A selection of key paragraphs can be found below the judgment.

CASE OF V v. THE CZECH REPUBLIC

 

99. Indeed, even if it is conceded that the use of a taser against P.Z. did not amount to intrinsically lethal force, the Court considers that it was nonetheless likely to cause, or at least hasten, his death. In the Court’s view, although the police officers could not have known that P.Z. was suffering from a cardiac anomaly that made the use of a taser even more risky, the mere fact that he was a psychiatric patient should have prompted them to realise that not only was he in a vulnerable position (owing to his hospitalisation and the psychiatric episode from which he was suffering) but that he was a person with mental health issues and that it was very likely that he had received medication. The Court considers that in so far as P.Z. died while the police officers were attempting to immobilise him, it cannot be ruled out that the electrical shocks produced by the taser did indeed cause the cardiac arrhythmia that led to his death (see Scavuzzo-Hager and Others v.
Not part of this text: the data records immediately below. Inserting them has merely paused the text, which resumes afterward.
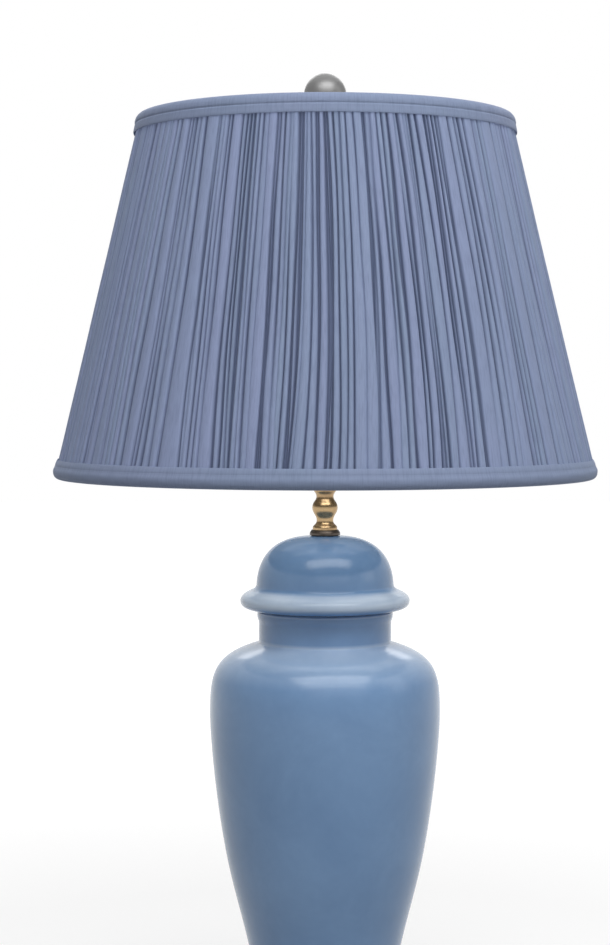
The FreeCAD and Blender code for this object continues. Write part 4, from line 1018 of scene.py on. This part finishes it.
# ------------------------------------------------------------------ the shade
@dataclass
class GatheredShade:
    """The empire shade: gathered cloth, a binding on each edge and a smooth lining."""

    shelf: FinishShelf
    top: float = 772.3
    bottom: float = 470.0
    top_radius: float = 156.2
    bottom_radius: float = 228.2
    cloth_low: float = 471.8
    cloth_high: float = 770.5
    back_inset: float = 4.75
    half_fold: tuple[float, ...] = (0.0, 0.09, 0.2, 0.34, 0.52, 0.74)
    crown: float = 1.3
    crest_inset: float = 1.2
    thinnest: float = 0.25
    hem: float = 4.0
    folds: int = 206
    rows: int = 36
    seed: int = 213
    drift: float = 0.13
    wander: float = 0.0022
    lining_inset: float = 8.8
    lining_low: float = 471.9
    lining_high: float = 766.4
    lining_gap: float = 0.15
    lining_thick: float = 0.6
    lining_slack: float = 0.5
    lining_rows: int = 30
    lining_columns: int = 480
    lining_middle: float = 180.0
    ribs: int = 8
    first_rib: float = 22.5
    rib_ridge: float = 0.25
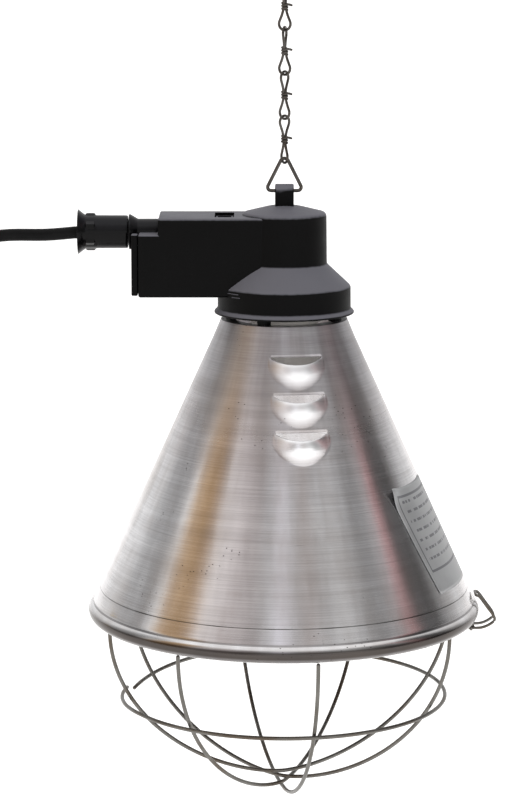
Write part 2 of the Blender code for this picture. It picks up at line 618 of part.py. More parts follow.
groove = CORD_R + GAP
cut(coil, block("coil_entry", (enter[0] - groove, 8, COIL_H + 0.7),
                (enter[0] + 12, COIL_Y + coil_out + 12, COIL_H + 60), RUBBER, LAMP))
cut(coil, block("coil_exit", (leave[0] - 12, leave[1] - groove - 2, COIL_H - 60),
                (leave[0] + groove, COIL_Y + coil_out + 12, COIL_H - 0.7), RUBBER, LAMP))
tie_x, tie_in, tie_out = coil_half + 1.4, COIL_Y - coil_in + 1.4, COIL_Y - coil_out - 1.4
tie = prism("cord_tie", [(COIL_X - tie_x, tie_out), (COIL_X + tie_x, tie_out),
            (COIL_X + tie_x, tie_in), (COIL_X - tie_x, tie_in)],
            COIL_H - 3, COIL_H + 3, BLACK, LAMP, along="Z")
hole_x, hole_in, hole_out = tie_x - 1.1, tie_in - 1.1, tie_out + 1.1
cut(tie, prism("tie_inside", [(COIL_X - hole_x, hole_out), (COIL_X + hole_x, hole_out),
               (COIL_X + hole_x, hole_in), (COIL_X - hole_x, hole_in)],
               COIL_H - 9, COIL_H + 9, BLACK, LAMP, along="Z"))

plug_top = COIL_H - 47
plug_at = (leave[0], COIL_Y + 31, 0)
tail = [(*leave, COIL_H - 1.0), (*leave, COIL_H - 16), (leave[0], plug_at[1] + 0.5, COIL_H - 32),
        (leave[0], plug_at[1], plug_top + GAP)]
wire("plug_tail", smooth_route(tail, 6), CORD_R, RUBBER, LAMP, resolution=2)
turned("plug_body", [(0, plug_top), (4.6, plug_top), (5.2, plug_top - 8), (10, plug_top - 14),
       (17.5, plug_top - 20), (18.6, plug_top - 22), (18.6, plug_top - 36), (0, plug_top - 36)],
       BLACK, LAMP, sides=28, centre=plug_at)
for number, side in ((1, -1), (2, 1)):
    turned(f"plug_pin_{number}", [(0, plug_top - 36.3), (2.4, plug_top - 36.3),
           (2.4, plug_top - 54), (1.2, plug_top - 55.2), (0, plug_top - 55.2)], BRIGHT, LAMP,
           sides=14, centre=(plug_at[0] + side * 9.5, plug_at[1], 0))
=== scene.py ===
import math
import bmesh
import bpy
import numpy as np
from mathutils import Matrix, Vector


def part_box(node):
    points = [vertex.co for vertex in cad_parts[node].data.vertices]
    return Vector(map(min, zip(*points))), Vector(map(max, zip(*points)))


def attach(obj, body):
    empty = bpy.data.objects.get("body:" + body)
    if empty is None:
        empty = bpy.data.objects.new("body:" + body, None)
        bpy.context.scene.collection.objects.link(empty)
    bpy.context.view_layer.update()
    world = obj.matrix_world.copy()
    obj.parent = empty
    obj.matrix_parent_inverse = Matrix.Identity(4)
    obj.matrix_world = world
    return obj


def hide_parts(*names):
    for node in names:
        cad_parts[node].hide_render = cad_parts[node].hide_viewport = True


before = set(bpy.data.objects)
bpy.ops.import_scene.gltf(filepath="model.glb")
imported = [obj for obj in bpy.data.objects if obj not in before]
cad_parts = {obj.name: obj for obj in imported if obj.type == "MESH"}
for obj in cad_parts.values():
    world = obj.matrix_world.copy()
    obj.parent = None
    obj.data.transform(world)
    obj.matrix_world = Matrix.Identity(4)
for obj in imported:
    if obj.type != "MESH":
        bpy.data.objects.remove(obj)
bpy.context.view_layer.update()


# ---- stage: the studio that the lamp hangs in ----
# A long lens looks a little down on the lamp, over a pale floor, in soft light from
# all round. Lengths here and below are in mm, and heights are over the middle of the
# rim bead.

MM = 0.001
BEAD_R = 4.0
RIM_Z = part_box("shade")[0].z + BEAD_R * MM


def placed(points):
    """Points in the lamp's own mm, as metres in the row frame: scaled and raised."""
    return np.asarray(points, float) * MM + np.array([0.0, 0.0, RIM_Z])


def area_light(name, place, size, power):
    """A soft rectangular lamp turned to the middle of the shade, unseen in mirrors."""
    data = bpy.data.lights.new(name, "AREA")
    data.shape = "RECTANGLE"
    data.size, data.size_y = size
    data.energy = power
    lamp = bpy.data.objects.new(name, data)
    bpy.context.collection.objects.link(lamp)
    lamp.location = place
    towards = Vector(placed([0, 0, 60]) - place)
    lamp.rotation_euler = towards.to_track_quat("-Z", "Y").to_euler()
    lamp.visible_glossy = False


camera_data = bpy.data.cameras.new("camera")
camera_data.sensor_width = 36
camera_data.lens = 126.7
camera_data.clip_end = 100
camera = bpy.data.objects.new("camera", camera_data)
bpy.context.collection.objects.link(camera)
LOOK_DOWN, DISTANCE = math.radians(10.107), 1.498
look_at = placed([-16.75, 0, 110.9])
look = np.array([0, math.cos(LOOK_DOWN), -math.sin(LOOK_DOWN)])
camera.location = look_at - look * DISTANCE
camera.rotation_euler = (math.pi / 2 - LOOK_DOWN, 0, 0)
bpy.context.scene.camera = camera
bpy.context.scene.view_settings.view_transform = "Standard"

area_light("softbox_left", (-1.5, -1.2, 0.9), (0.9, 1.4), 5)
area_light("softbox_right", (1.7, -0.8, 0.7), (0.5, 1.4), 4)
area_light("softbox_above", (0.1, -0.9, 1.7), (0.7, 0.7), 4)


class Value:
    """A number or colour in a shader. Arithmetic on it adds Math nodes."""

    def __init__(self, tree, socket):
        self.tree = tree
        self.socket = socket

    def maths(self, operation, *others):
        """A Math node with this value first."""
        node = self.tree.nodes.new("ShaderNodeMath")
        node.operation = operation
        for slot, value in zip(node.inputs, (self, *others)):
            feed(self.tree, slot, value)
        return Value(self.tree, node.outputs[0])

    def swapped(self, operation, other):
        """A Math node with this value second, as 1 - mask needs."""
        node = self.tree.nodes.new("ShaderNodeMath")
        node.operation = operation
        feed(self.tree, node.inputs[0], other)
        feed(self.tree, node.inputs[1], self)
        return Value(self.tree, node.outputs[0])

    def __add__(self, other):
        return self.maths("ADD", other)

    def __sub__(self, other):
        return self.maths("SUBTRACT", other)

    def __mul__(self, other):
        return self.maths("MULTIPLY", other)

    def __truediv__(self, other):
        return self.maths("DIVIDE", other)

    def __rsub__(self, other):
        return self.swapped("SUBTRACT", other)

    __radd__ = __add__
    __rmul__ = __mul__

    def above(self, edge):
        """1 where the value is over the edge, and 0 elsewhere."""
        return self.maths("GREATER_THAN", edge)

    def below(self, edge):
        """1 where the value is under the edge, and 0 elsewhere."""
        return self.maths("LESS_THAN", edge)

    def clipped(self):
        """The value held between 0 and 1."""
        return self.maths("MAXIMUM", 0.0).maths("MINIMUM", 1.0)


def feed(tree, slot, value):
    """Put a number, a colour or the end of a link into a socket."""
    if isinstance(value, Value):
        tree.links.new(value.socket, slot)
    elif isinstance(value, bpy.types.NodeSocket):
        tree.links.new(value, slot)
    else:
        slot.default_value = value


def socket_name(key):
    """A Principled socket's name from a keyword: base_color is Base Color."""
    return key.replace("_", " ").title().replace("Ior", "IOR")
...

Switzerland, no. 41773/98, §§ 58 and 60, 7 February 2006, and Boukrourou and Others, cited above, § 60). In this context, the Court is struck by the fact that P.Z. was tasered three times in a very short lapse of time and that anxiolytic medication was administered to him afterwards, before he had been turned over onto his back (see paragraph 9 above) […].

104. The Court observes that, under the above-noted rules, police officers are authorised to use a taser where there is no other coercive measure capable of attaining the aim of the intervention, bearing in mind the principle of proportionality. It takes the view, however, that the above-noted framework is very general (see, mutatis mutandis, Tekin and Arslan, cited above, § 92) and does not reflect the particular nature of that device as an “intermediate weapon” (see paragraph 98 above) and the health risks associated with its use. In particular, there are no specific provisions concerning the use of a taser against persons with mental disorders or, more generally, against persons who have been hospitalised and who are likely to have been medicated, but who are not included among vulnerable persons specifically mentioned in section 58(1) of the Police Act. Nor does it appear that any internal regulation aimed at tackling this issue has been adopted by the Czech police authorities. Thus, according to the Public Defender of Rights, when intervening on the premises of healthcare facilities, police officers are bound only by the general statutory principle of proportionality, and not by any more specific guidelines (see paragraph 78 above) […].

109. The foregoing considerations are sufficient to enable the Court to conclude that the State failed to observe its primary duty to secure the right to life by putting in place an appropriate legal and administrative framework concerning, on the one hand, coordination between health professionals and the police when the latter’s intervention in medical establishments is unavoidable and, on the other hand, the possible health risks associated with use by the police of tasers in general and, in particular, against persons with mental disorders – notably in situations where it has not been established whether those persons have been medicated (and if so, how). In particular, the Court considers that the system in place did not afford to police officers clear guidelines on how to proceed when intervening against psychiatric patients such as P.Z., which may explain why the police officers in the instant case proceeded quite spontaneously, without first consulting the medical staff […].